SIN & SALVATION IN BAPTIST TOWN
MATT EICH
Commissioned by AARP Bulletin in April 2010 to make photographs for a story about rural healthcare, photojournalist Matt Eich headed to the blighted neighborhood of Baptist Town, an impoverished African American community in the Mississippi Delta town of Greenwood. According to Eich, the minute he stepped foot in Baptist Town, he knew that “it was magic.” After spending only 4 hours in the historic blues community, Eich instinctively knew that this was the first of many trips he would make there.

It was soon after his initial visit that Eich’s photographic project, SIN & SALVATION IN BAPTIST TOWN was born. This project represents the first chapter of a two-part exploration of contemporary race and class disparities in Greenwood, Mississippi where, says Eich, “neighboring communities are separated by fear, distrust, and a history of exploitation.”

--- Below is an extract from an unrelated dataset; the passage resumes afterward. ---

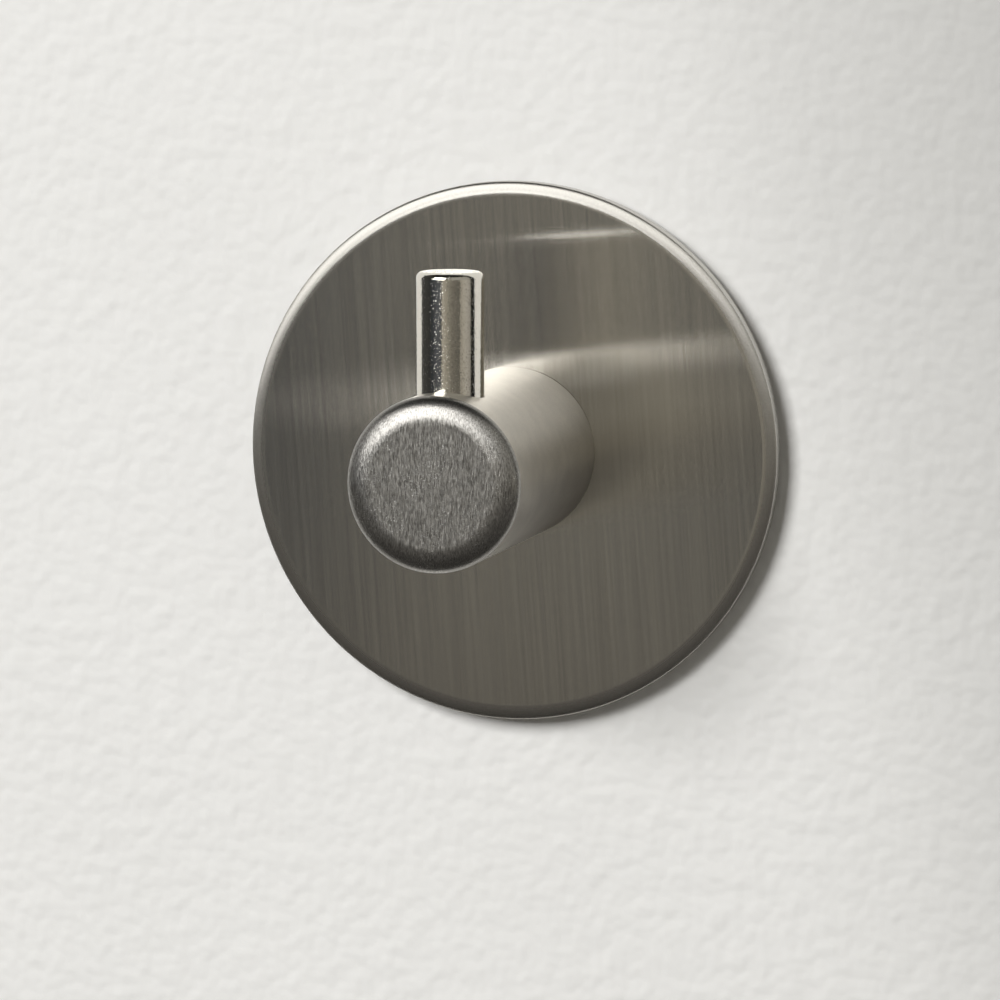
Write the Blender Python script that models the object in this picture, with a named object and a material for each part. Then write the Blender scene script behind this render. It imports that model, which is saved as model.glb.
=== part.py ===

Cut off on all sides by train tracks, Baptist Town is home to a population of 500 with an unemployment rate estimated at 90% and a host of ever-present social ills. According to Eich, the photographs, made between April and November, “focus on the dichotomy between light and dark, sin and salvation.” As Eich so thoughtfully states, “In a place like Baptist Town, Mississippi, there are two paths you can take in life, but the people I have encountered tread the line between the two, walking both in light and shadow. They are neither good nor evil, they are simply human.”